When to do it: Add this as a warm-up before pull-ups, or use instead of pull-ups if you’re still developing the strength to get one. Keep the volume pretty low, about 2-3 sets of five reps, 1-2 days per week.
7. Abs Workout for Beginners: Butterfly Crunch
- Lie on back with the soles of feet together as close to the body as possible, with knees bent out to sides.
- Place hands behind head, elbows in line with ears.
- Keeping back flat on the floor and stomach muscles contracted, exhale and curl chest up a few inches off the floor toward legs.
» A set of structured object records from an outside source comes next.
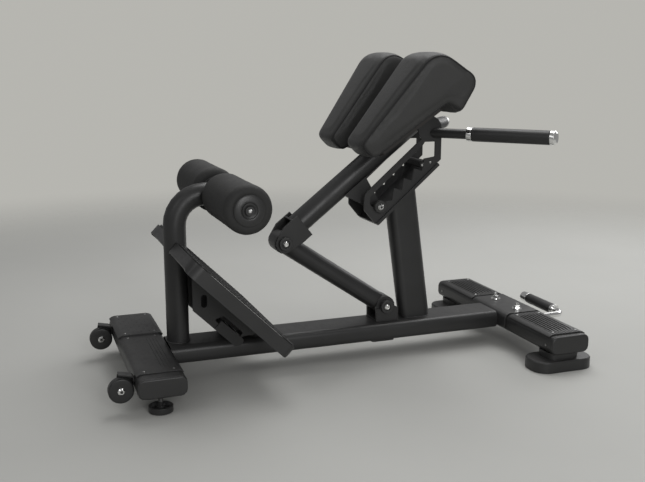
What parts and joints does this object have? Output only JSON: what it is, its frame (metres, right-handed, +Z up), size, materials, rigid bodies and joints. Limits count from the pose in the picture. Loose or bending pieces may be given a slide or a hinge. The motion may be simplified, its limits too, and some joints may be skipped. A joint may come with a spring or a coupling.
{
  "type": "hyperextension bench",
  "caption": "Floor-standing hyperextension bench: split hip pad on a notched linked carriage, foam ankle rollers, sloped foot plate, side handles and transport wheels.",
  "frame": {"origin": "on the floor, under the centre of the bench's box", "axes": "+Z up, +X from the foot plate to the handles, +Y to the left of a user who faces the pads"},
  "size_m": [1.3645, 0.67, 0.8543],
  "materials": {
    "black_paint": "satin powder coat",
    "satin_black": "satin",
    "black_plastic": "satin moulded",
    "black_rubber": "matte",
    "black_foam": "matte closed-cell foam",
    "charcoal_vinyl": "matte vinyl",
    "dark_board": "matte",
    "chrome": "polished"
  },
  "bodies": {
    "frame": {"base_bracket": "black_paint", "base_pin": "satin_black", "clamp_plate": "black_paint", "foot_plate": "black_paint", "foot_strut": "black_paint", "foot_support": "black_paint", "foot_tread": "black_rubber", "front_cap_left": "black_plastic", "front_cap_right": "black_plastic", "front_crossbar": "black_paint", "front_tread_left": "black_rubber", "front_tread_right": "black_rubber", "handle_bar_left": "black_paint", "handle_bar_right": "black_paint", "handle_core_left": "chrome", "handle_core_right": "chrome", "handle_grip_left": "black_rubber", "handle_grip_right": "black_rubber", "ladder_base": "black_paint", "ladder_plate_left": "black_paint", "ladder_plate_right": "black_paint", "ladder_post": "black_paint", "lift_grip": "black_rubber", "lift_handle": "chrome", "main_rail": "black_paint", "rear_cap_left": "black_plastic", "rear_cap_right": "black_plastic", "rear_crossbar": "black_paint", "rear_tread_left": "black_rubber", "rear_tread_right": "black_rubber", "roller_axle": "black_paint", "roller_post": "black_paint", "rubber_foot_left": "black_rubber", "rubber_foot_right": "black_rubber", "saddle_plate": "black_paint", "stop_rod": "black_plastic", "wheel_fork_left": "black_paint", "wheel_fork_right": "black_paint"},
    "link": {"lower_link": "black_paint"},
    "carriage": {"pad_arm": "black_paint", "arm_cap": "black_plastic", "elbow_clevis": "black_paint", "elbow_pin": "satin_black", "arm_gusset": "black_paint", "latch_pin": "satin_black", "pad_carrier_low": "black_paint", "pad_carrier_high": "black_paint", "pad_board_left": "dark_board", "pad_board_right": "dark_board", "pad_left": "charcoal_vinyl", "pad_right": "charcoal_vinyl"},
    "wheel_left": {"wheel_left": "black_plastic"},
    "wheel_right": {"wheel_right": "black_plastic"},
    "roller_left": {"roller_core_left": "black_plastic", "foam_roller_left": "black_foam"},
    "roller_right": {"roller_core_right": "black_plastic", "foam_roller_right": "black_foam"},
    "levelling_left": {"levelling_foot_left": "black_plastic"},
    "levelling_right": {"levelling_foot_right": "black_plastic"}
  },
  "joints": [
    {"name": "link_swing", "type": "hinge", "parent": "frame", "child": "link", "pos_m": [0.119, 0, 0.144], "axis": [0, 1, 0], "range_deg": [0, 24.12]},
    {"name": "elbow_fold", "type": "hinge", "parent": "link", "child": "carriage", "pos_m": [-0.181, 0, 0.348], "axis": [0, 1, 0], "range_deg": [-28.13, 0]},
    {"name": "wheel_spin_left", "type": "hinge", "parent": "frame", "child": "wheel_left", "pos_m": [-0.652, 0.2114, 0.06], "axis": [0, 1, 0], "continuous": true},
    {"name": "wheel_spin_right", "type": "hinge", "parent": "frame", "child": "wheel_right", "pos_m": [-0.652, -0.2114, 0.06], "axis": [0, 1, 0], "continuous": true},
    {"name": "roller_spin_left", "type": "hinge", "parent": "frame", "child": "roller_left", "pos_m": [-0.349, 0, 0.49], "axis": [0, 1, 0], "continuous": true},
    {"name": "roller_spin_right", "type": "hinge", "parent": "frame", "child": "roller_right", "pos_m": [-0.349, 0, 0.49], "axis": [0, 1, 0], "continuous": true},
    {"name": "levelling_slide_left", "type": "slide", "parent": "frame", "child": "levelling_left", "axis": [0, 0, 1], "range_m": [-0.012, 0]},
    {"name": "levelling_slide_right", "type": "slide", "parent": "frame", "child": "levelling_right", "axis": [0, 0, 1], "range_m": [-0.012, 0]}
  ],
  "couplings": [
    {"joint": "elbow_fold", "follows": "link_swing", "ratio": -1.1657}
  ]
}
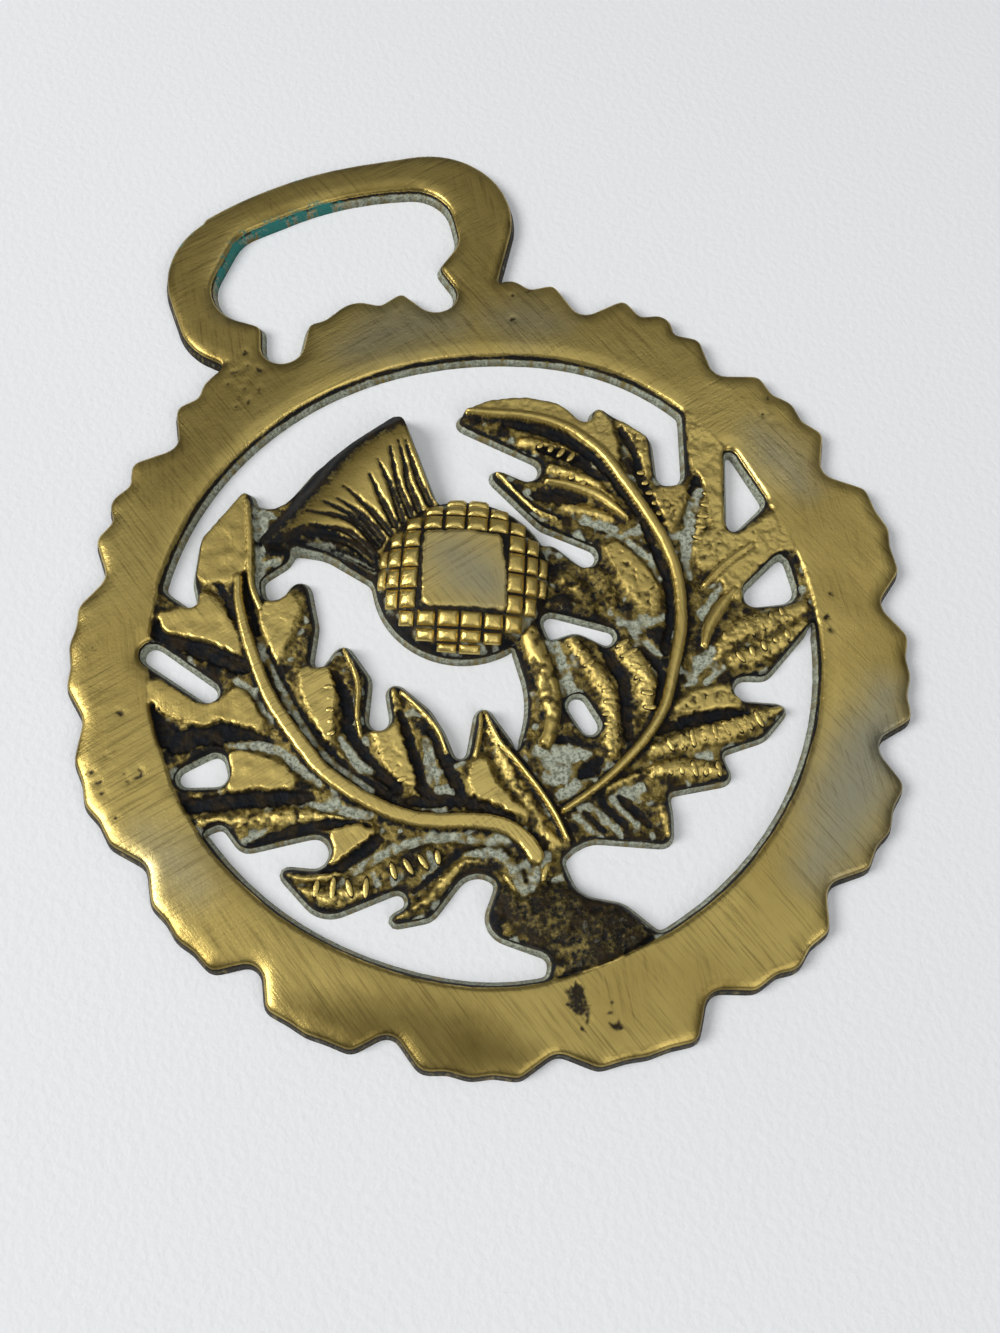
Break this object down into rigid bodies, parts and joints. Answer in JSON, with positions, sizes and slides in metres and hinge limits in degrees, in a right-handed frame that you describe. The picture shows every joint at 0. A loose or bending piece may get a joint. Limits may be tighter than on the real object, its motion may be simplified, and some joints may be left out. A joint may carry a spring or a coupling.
{
  "type": "horse brass",
  "caption": "Flat cast brass harness ornament with a scalloped rim, a strap hanger above it and a pierced thistle with leaves inside.",
  "frame": {"origin": "under the middle of the bounding box, on the plane of the flat back the brass lies on", "axes": "+Z out of the carved face, +Y along the length towards the strap hanger, +X to the right with the face towards the viewer and the hanger up"},
  "size_m": [0.0842, 0.1036, 0.0035],
  "materials": {
    "aged_brass": "aged, worn bright on the high parts, dark in the recesses"
  },
  "bodies": {
    "root": {"horse_brass": "aged_brass"}
  },
  "joints": []
}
- Lower to start. Do 10 reps.
8. Oblique Crunch
- Lie on back, knees bent and feet flat on the floor, with arms at sides.
- Exhale and engage the core while sliding right hand toward right foot. (Head and neck should remain aligned and lower back pressed to the floor.)
- Return to start, then switch sides and repeat the beginner abs workout move.
- Do 15 reps.
9. Forearm Plank
- Start on hands and knees.
- Keeping back and abs muscles contracted, drop down to forearms while extending legs out behind you, resting on the balls of feet. (Be sure to keep back straight, hips up, and neck relaxed — check out more on perfect plank form here.)
- Hold for 3 seconds, then return to start. Do 10 reps.
- Fingers to Toes
- Lie on back with legs straight and extended toward the ceiling, with arms down by sides.
- Keeping back flat on the floor, exhale and contract abs while crunching up from the waist and extending hands toward toes.
- Lower to start.
- Do 2 sets of 15 reps.
When it comes to abs workout for beginners and core exercises, it’s best to aim for compound exercises, which force your core to work in tandem with other large muscle groups.